One billionaire and three normies currently have the coolest answer to, “What are you doing this week?”

A thread on the SpaceX Inspiration4 mission and why it's the most ambitious space flight to date

The details:

At 8:02pm ET tonight, the four passengers will become the first all-civilian crew to go into orbit, rising about 80 miles higher than the International Space Station at the peak of their three-day joy ride.

Why it matters:

This mission is far more technically difficult than the other billionaires’ space flights this summer because of how much higher and how much longer the trip will take.

Bezos’s Blue Origin flight was the first suborbital all-civilian mission, and Richard Branson’s Virgin Galactic trip was so suborbital that some question whether he was in space at all.

Billionaire entrepreneur and trained pilot Jared Isaacman booked the whole ship like it’s a table in Vegas for his bachelor party.

Here's who’s joining him:

Hayley Arceneaux, a cancer survivor and physician assistant at St. Jude, will become the youngest person ever to go to space at 29, and the first with a prosthetic body part.

Christopher Sembroski, a Lockheed Martin data engineer, is going in place of his friend who won his ticket through a St. Jude fundraising campaign.
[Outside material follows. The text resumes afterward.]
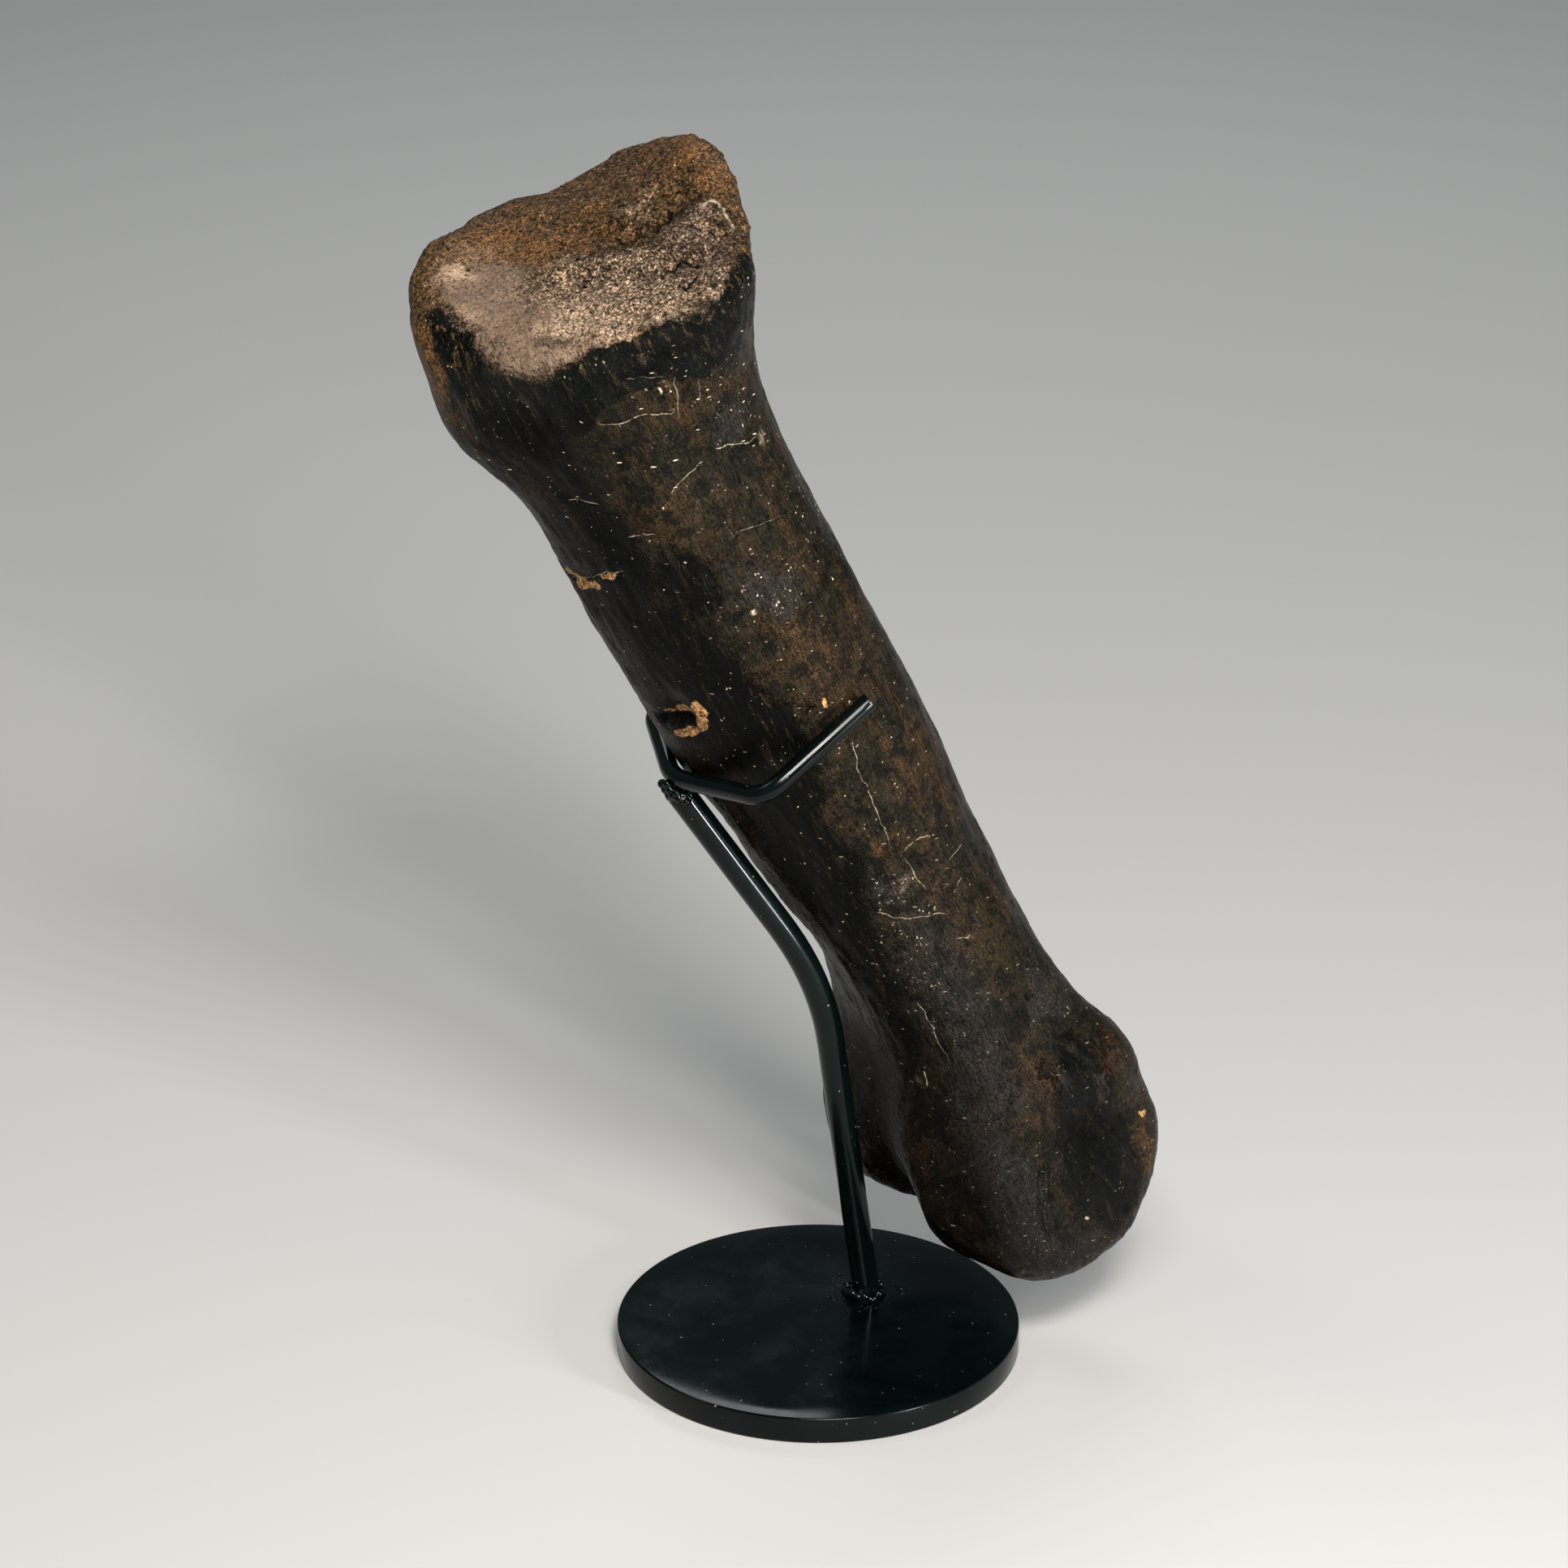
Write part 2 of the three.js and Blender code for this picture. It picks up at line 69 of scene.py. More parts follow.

Sian Proctor, a geology professor and former astronaut trainee, won a contest held by Isaacman’s payment processing company, Shift4. She’ll become the fourth Black woman and the first person from Guam to go to space.

The ship is also carrying a lot of merch into orbit, including a ukulele from Martin Guitar and 66 pounds of hops for Samuel Adams—“the official beer of Inspiration4.”

Zoom out: Through its Commercial Crew Program, NASA invested billions in both Boeing and SpaceX to get commercial space flight off the ground.

This is SpaceX’s first all-civilian mission and fourth crewed flight overall, putting it lightyears ahead of Boeing, which has yet to send any humans into space.

But while the Inspiration4 is a milestone for commercial space travel, seats are still far too expensive ($450k a pop for Virgin Galactic) for the average amateur astronaut to afford.

morningbrew.com/daily/stories/…

How to watch: You can stream the mission starting at 3:45pm ET ​​on SpaceX’s YouTube channel. If liftoff is delayed for any reason, SpaceX will try again Thursday night.